While on the topic of driving, this car is very versatile. Being a hatchback it has quite the trunk space and would be perfect to take on any camping or skiing trip especially with the added all wheel drive system. The rear seats also fold down to give the user even more space.

As I was driving along, I noticed a little dial that said the word ‘Sport’ on it. Without hesitation, I instantly flicked the switch and, unlike most cars, it actually made a difference. While in sport mode, the car holds you in gear longer, letting you rev out farther and letting you accelerate quicker. Sport mode also makes a noticeable difference in engine noise. For the most part, the engine just sounds more audible but by no means too loud.

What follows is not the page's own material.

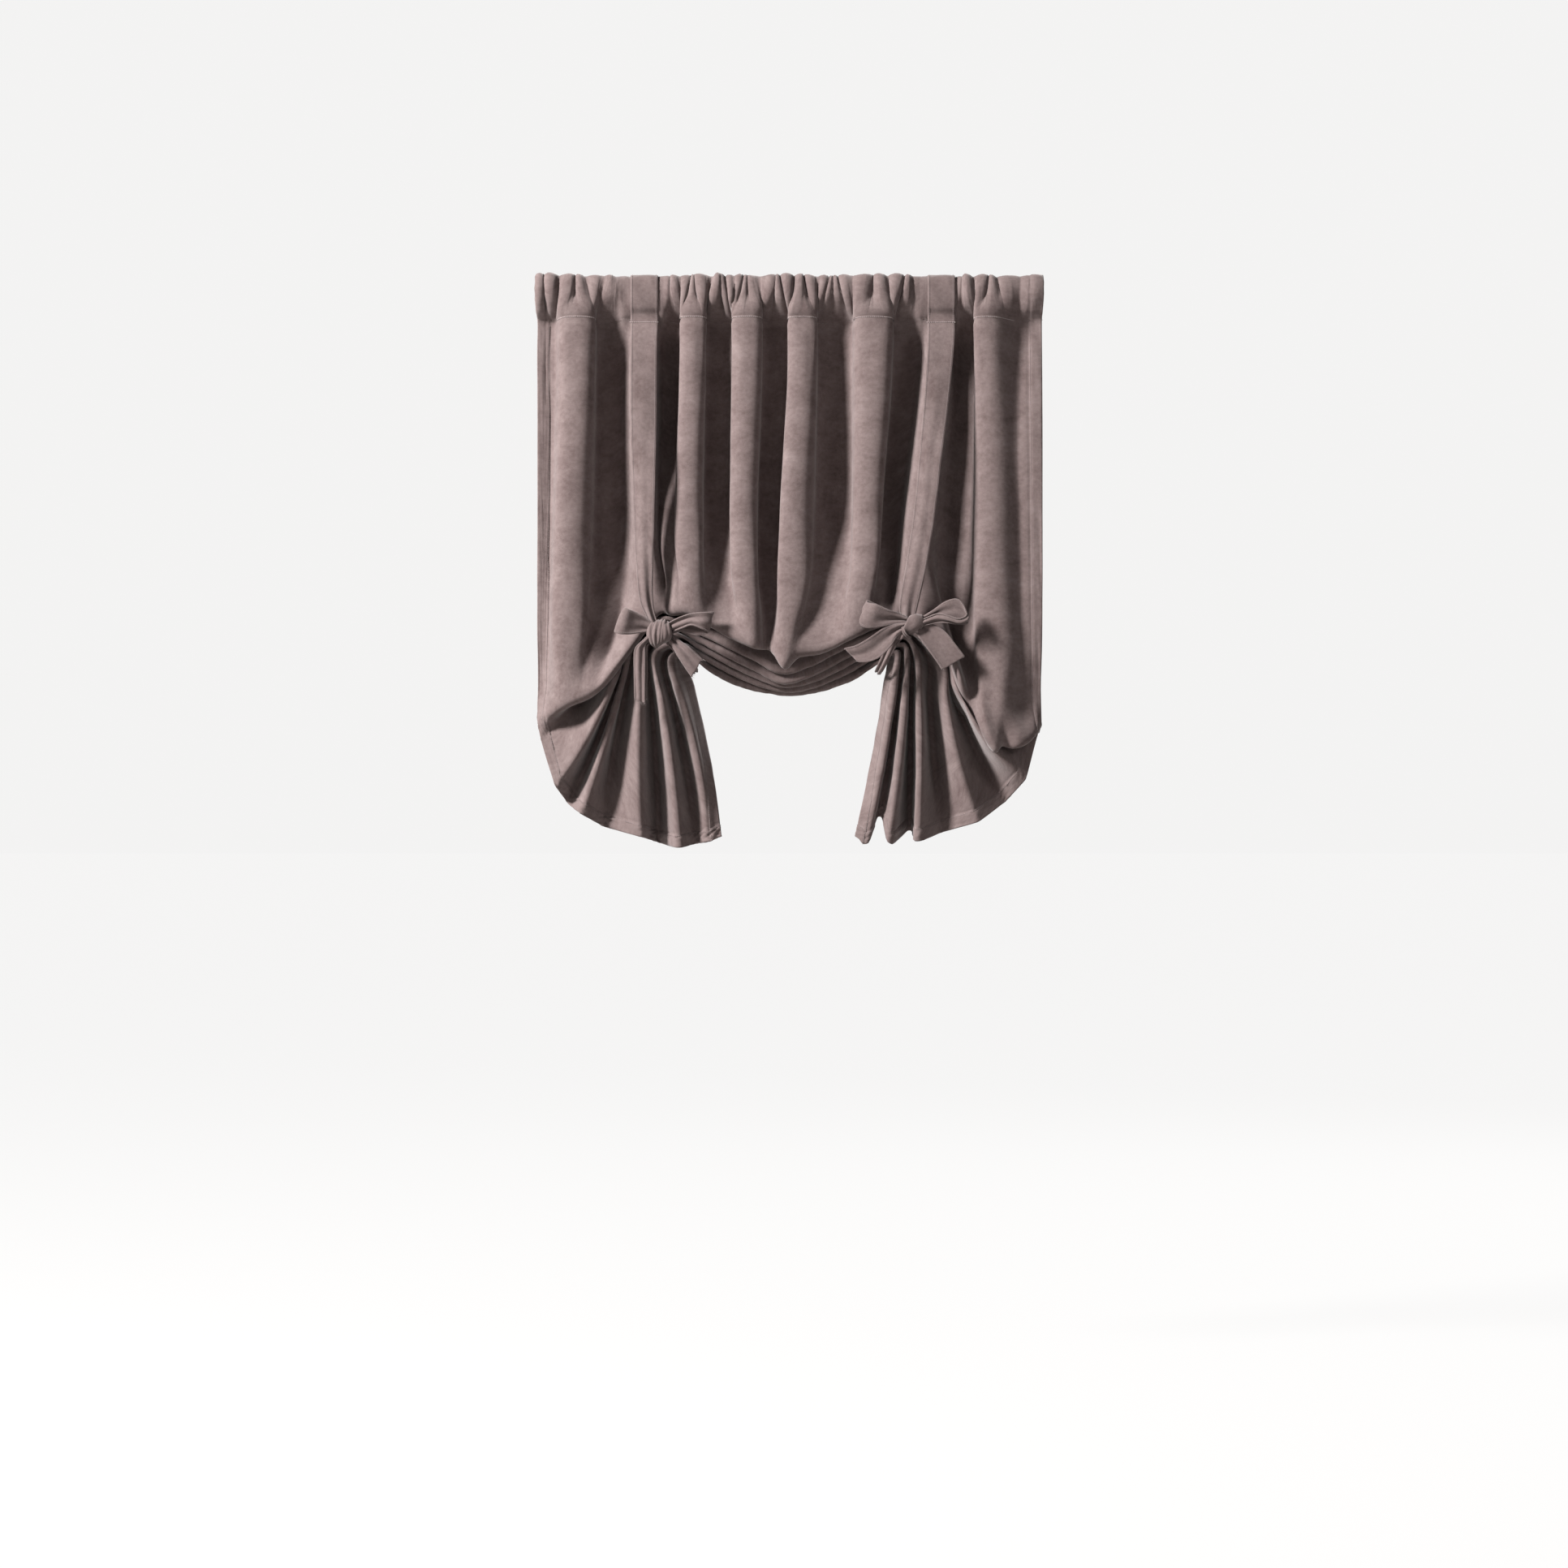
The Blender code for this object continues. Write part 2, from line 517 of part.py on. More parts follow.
def build_right_tie(collection, cutters):
    knot_place = placed(*RIGHT_KNOT)
    back_place = knot_place + Vector((-0.008, KNOT_DEPTH, -0.002))

    front_tie = ribbon("front_tie_right", strap_over_pocket(0.258, True) + [
        strap_stop(0.256, 0.030, 0.110, 0.0230),
        strap_stop(0.250, 0.040, 0.205, 0.0230, 0.002),
        strap_stop(0.236, 0.045, 0.290, 0.0225, 0.003, 0.004),
        strap_stop(0.222, 0.049, 0.390, 0.0220, 0.003, 0.004),
        strap_stop(0.208, 0.053, 0.480, 0.0200, 0.003),
        strap_stop(0.202, 0.056, 0.535, 0.0150, 0.002),
        strap_stop(0.206, 0.059, 0.565, 0.0100, 0.002),
        strap_stop(0.206, 0.060, 0.580, 0.0100, 0.002),
    ], collection)
    front_knot = knot("right_knot", knot_place, (0.0170, 0.0112, 0.0190), -0.45, cutters)
    outer_loop = ribbon("right_outer_loop", bow_stops(knot_place, (
        ((5, -6, -1), (5, 1, -1), 0),
        ((16, -12, 0), (17, -2, 0), -0.5),
        ((28, -19, 2), (29, -4, 1), -1),
        ((40, -28, 3), (42, -5, 2), -1.5),
        ((53, -32, 3), (56, -5, 3), -1),
        ((62, -27, 5), (66, -3, 5), 1),
        ((67, -13, 9), (68.3, -1, 7), 1),
        ((57, -7, 13), (60, 0, 8), 1),
        ((45, -10.5, 12), (42, -1.8, 8), 0.5),
        ((31, -13.5, 9), (29, -1, 6), 0.5),
        ((16, -7, 5.5), (16, 1, 5), 0),
        ((5, -3, 4), (5, 3, 4), 0),
    )), cutters)
    outer_tail = ribbon("right_outer_tail", bow_stops(knot_place, (
        ((0, 4, 0), (8, 0, -1), 0),
        ((8, 15, 2), (25, 6, -3), -1),
        ((16, 26, 5), (42, 11, 1), -1.5),
        ((27, 41, 6.5), (54, 24, 5), -1.5),
        ((37.3, 56.2, 5), (65.5, 39, 6), 0),
    )), cutters)
    joined(front_tie, (front_knot, outer_loop, outer_tail), False)

    back_tie = ribbon("back_tie_right", strap_over_pocket(0.258, False) + [
        strap_stop(0.256, -0.036, 0.110, 0.0230),
        strap_stop(0.250, -0.046, 0.230, 0.0220),
        strap_stop(0.240, -0.046, 0.350, 0.0190),
        strap_stop(0.225, -0.046, 0.470, 0.0140),
        strap_stop(0.200, -0.052, 0.565, 0.0090, 0, 0, 0.0030),
        strap_stop(0.170, -0.046, 0.622, 0.0065, 0, 0, 0.0045),
        strap_stop(0.154, -0.024, 0.653, 0.0040, 0, 0, 0.0035),
        strap_stop(0.150, 0.006, 0.658, 0.0040, 0, 0, 0.0035),
        strap_stop(0.157, 0.034, 0.645, 0.0045, 0, 0, 0.0060),
        strap_stop(0.174, 0.039, 0.610, 0.0065, 0, 0, 0.0060),
        (back_place - Vector((0.008, 0, -0.006)), back_place + Vector((0.008, 0, -0.006)), 0.0),
    ], collection, per_span=1)
    back_knot = knot("right_back_knot", back_place, (0.0130, 0.0050, 0.0130), -0.25, cutters)
    inner_loop = ribbon("right_inner_loop", bow_stops(knot_place, (
        ((-5, -3, -16), (-7, 5, -16), 0),
        ((-14, -12, -9), (-17, 0, -9), 0),
        ((-24, -17, 3), (-30, 2, 3), -1),
        ((-35, -21, 10), (-43, 4.5, 10), -0.5),
        ((-44, -24.5, 11), (-55, 4.5, 11), 1),
        ((-49, -26, 8), (-62.5, 1, 8), 1.5),
        ((-55, -28, 3), (-62.5, -5, 4), 1),
        ((-52, -29.5, 0), (-52, -6, 0), 0),
        ((-32, -20, -3), (-34, -4, -3), 0),
        ((-16, -11, -12), (-17, 1, -12), 0),
        ((-6, -3, -18), (-8, 4, -18), 0),
    )), cutters)
    inner_tail = ribbon("right_inner_tail", bow_stops(knot_place, (
        ((-3, 1, -17), (-8, 7, -17), 0),
        ((-17, 4, -10), (-15, 15, -10), 0),
        ((-34, 6, 3), (-27, 26, 3), -1.5),
        ((-52, 16, 7), (-40, 41, 8), -3),
        ((-68, 25, 7), (-53, 46, 9), -3),
        ((-83, 29, 6), (-65.5, 46.5, 7), -1.5),
    )), cutters)
    joined(back_tie, (back_knot, inner_loop, inner_tail), True)


# Velvet with its pile, a little lighter on the ties, where it stands up
def velvet(name, colour, pieces):
    material = bpy.data.materials.new(name)
    material.use_nodes = True
    shader = material.node_tree.nodes["Principled BSDF"]
    shader.inputs["Base Color"].default_value = colour
    shader.inputs["Roughness"].default_value = 0.85
    shader.inputs["Metallic"].default_value = 0.0
    for piece in pieces:
        piece.data.materials.append(material)


def main():
    for item in list(bpy.data.objects):
        bpy.data.objects.remove(item, do_unlink=True)
    collection = bpy.data.collections.new("tie_up_curtain")
    bpy.context.scene.collection.children.link(collection)
    cutters = bpy.data.collections.new("tie_pieces")
    bpy.context.scene.collection.children.link(cutters)
    build_panel(collection)
    build_left_tie(collection, cutters)
    build_right_tie(collection, cutters)
    for piece in list(collection.objects):
        velvet(piece.name + "_velvet", PANEL_COLOUR if piece.name == "curtain_panel" else TIE_COLOUR, [piece])


main()
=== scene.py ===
# The looks of a tie-up velvet curtain: panel, straps and bows, stitching, pale studio
import bpy
import math
import numpy as np
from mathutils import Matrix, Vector


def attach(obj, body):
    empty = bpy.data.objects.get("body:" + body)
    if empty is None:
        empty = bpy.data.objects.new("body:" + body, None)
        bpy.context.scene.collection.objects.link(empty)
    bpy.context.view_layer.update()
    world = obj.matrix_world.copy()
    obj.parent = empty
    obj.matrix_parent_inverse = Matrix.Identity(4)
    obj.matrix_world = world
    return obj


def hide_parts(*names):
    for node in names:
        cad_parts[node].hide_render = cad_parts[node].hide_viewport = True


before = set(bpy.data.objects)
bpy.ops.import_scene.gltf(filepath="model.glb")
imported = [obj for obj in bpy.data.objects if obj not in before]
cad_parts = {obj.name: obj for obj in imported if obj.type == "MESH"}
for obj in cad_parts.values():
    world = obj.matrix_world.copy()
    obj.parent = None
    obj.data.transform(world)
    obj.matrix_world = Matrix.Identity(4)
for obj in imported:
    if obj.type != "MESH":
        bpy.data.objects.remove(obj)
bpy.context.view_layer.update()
print("frame loaded:", sorted(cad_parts))


# Shader maths as Python expressions
class Wire:
    def __init__(self, tree, socket):
        self.tree = tree
        self.socket = socket

    def node(self, kind, settings=None, output=0, **inputs):
        made = self.tree.nodes.new(kind)
        for name, value in (settings or {}).items():
            setattr(made, name, value)
        for name, value in inputs.items():
            key = int(name[1:]) if name[0] == "i" and name[1:].isdigit() else name.replace("_", " ")
            if isinstance(value, Wire):
                self.tree.links.new(value.socket, made.inputs[key])
            else:
                made.inputs[key].default_value = value
        return Wire(self.tree, made.outputs[output])

    def maths(self, operation, *values):
        return self.node("ShaderNodeMath", {"operation": operation},
                         **{f"i{i}": value for i, value in enumerate(values)})

    def __add__(self, other):
        return self.maths("ADD", self, other)

    def __radd__(self, other):
        return self.maths("ADD", other, self)

    def __sub__(self, other):
        return self.maths("SUBTRACT", self, other)

    def __rsub__(self, other):
        return self.maths("SUBTRACT", other, self)

    def __mul__(self, other):
        return self.maths("MULTIPLY", self, other)

    def clamp(self):
        return self.maths("MINIMUM", self.maths("MAXIMUM", self, 0.0), 1.0)

    def noise(self, place, scale, detail, settings=None, **inputs):
        return self.node("ShaderNodeTexNoise", settings, Vector=place, Scale=scale, Detail=detail, **inputs)

    def into(self, node, name):
        self.tree.links.new(self.socket, node.inputs[name])

    def mixColour(self, dark, light):
        return self.node("ShaderNodeMix", {"data_type": "RGBA"}, 2, i0=self, i6=dark, i7=light)


def newMaterial(name):
    made = bpy.data.materials.new(name)
    made.use_nodes = True
    tree = made.node_tree
    tree.nodes.clear()
    end = tree.nodes.new("ShaderNodeOutputMaterial")
    shader = tree.nodes.new("ShaderNodeBsdfPrincipled")
    tree.links.new(shader.outputs[0], end.inputs[0])
    return made, shader, Wire(tree, None)


velvet = {
    "deep": (0.060, 0.039, 0.037, 1),       # where the pile lies away from the light
    "bright": (0.152, 0.116, 0.111, 1),     # where it stands up
    "sheenTint": (1.0, 0.96, 0.95, 1),
    "sheenWeight": 0.22,
    "sheenRoughness": 0.48,
    "patchScale": 26.0,                     # clouds of brushed pile, per metre
    "grainScale": 900.0,                    # the pile itself
    "bumpDistance": 0.0006,
    "creaseScale": 85.0,                    # gathers too fine for the mesh
    "creaseHeight": 7.0,
}


def velvetMaterial(name, lift=1.0):
    made, shader, wire = newMaterial(name)
    cloth = wire.node("ShaderNodeUVMap", {"uv_map": "cloth"})
    clouds = wire.noise(cloth, velvet["patchScale"], 6.0, Roughness=0.64, Distortion=0.25)
    streaks = wire.noise(cloth, velvet["patchScale"] * 6, 3.0, Roughness=0.6)
    grain = wire.noise(cloth, velvet["grainScale"], 2.0)
    # lighter pile at seam grooves, hems and strap edges: partly worn, crushed pile, partly a painted sheen
    # on the edges
    wornAndSheen = wire.node("ShaderNodeAttribute", {"attribute_name": "wear"}, 2)
    gathered = wire.node("ShaderNodeAttribute", {"attribute_name": "gathered"}, 2)
    narrow = wire.node("ShaderNodeMapping", None, 0, Vector=cloth, Scale=(1.0, 0.16, 1.0))
    creases = wire.noise(narrow, velvet["creaseScale"], 1.5, {"noise_dimensions": "2D"}, Roughness=0.5,
                         Distortion=0.6)
    nap = (0.5 + (clouds - 0.5) * 1.3 + (streaks - 0.5) * 0.7 + (grain - 0.5) * 0.5 + wornAndSheen * 0.3).clamp()
    # a lift below 1 gives a darker copy of the same velvet, which is painted shade
    deep = tuple(part * lift for part in velvet["deep"][:3]) + (1,)
    bright = tuple(part * lift for part in velvet["bright"][:3]) + (1,)
    nap.mixColour(deep, bright).into(shader, "Base Color")
    (0.92 - nap * 0.18).into(shader, "Roughness")
    bump = wire.node("ShaderNodeBump", None, 0, Strength=0.45, Distance=velvet["bumpDistance"],
                     Height=grain * 0.6 + streaks * 0.9 + creases * gathered * velvet["creaseHeight"])
    bump.into(shader, "Normal")
    shader.inputs["Sheen Weight"].default_value = velvet["sheenWeight"]
    shader.inputs["Sheen Roughness"].default_value = velvet["sheenRoughness"]
    shader.inputs["Sheen Tint"].default_value = velvet["sheenTint"]
    shader.inputs["Specular IOR Level"].default_value = 0.12
    return made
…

Driving at slower speeds is also very enjoyable due to the comfort of the suspension. When in the ‘Normal’ driving mode, the car is quiet and content. It feels great and is all around very enjoyable. As I went through some twisty back roads at roughly 25mph, the car felt great. It gives you the sense of speed when in fact you are going under the speed limit.

A Final Word

When I initially hopped in behind the wheel, I thought the car must be the highest end ‘Premium Package’. To my surprise, the car was a very base spec. I had never seen a car to this level and be a base spec for its shockingly affordable price, it does not seem possible. The price of $25,000 gets you one very decked out car. The quality and amount of detail packed in the interior and exterior was not how I remembered Mazda. Mazda has made drastic changes to its brand to better conform to a target market of millennial’s; and that’s not such a bad thing. They even decided to keep the manual transmission around for this car and kudos for that, but all in all, this is the car catered towards the millennial. Mazda has moved its company forward and other brands will soon follow in their footsteps.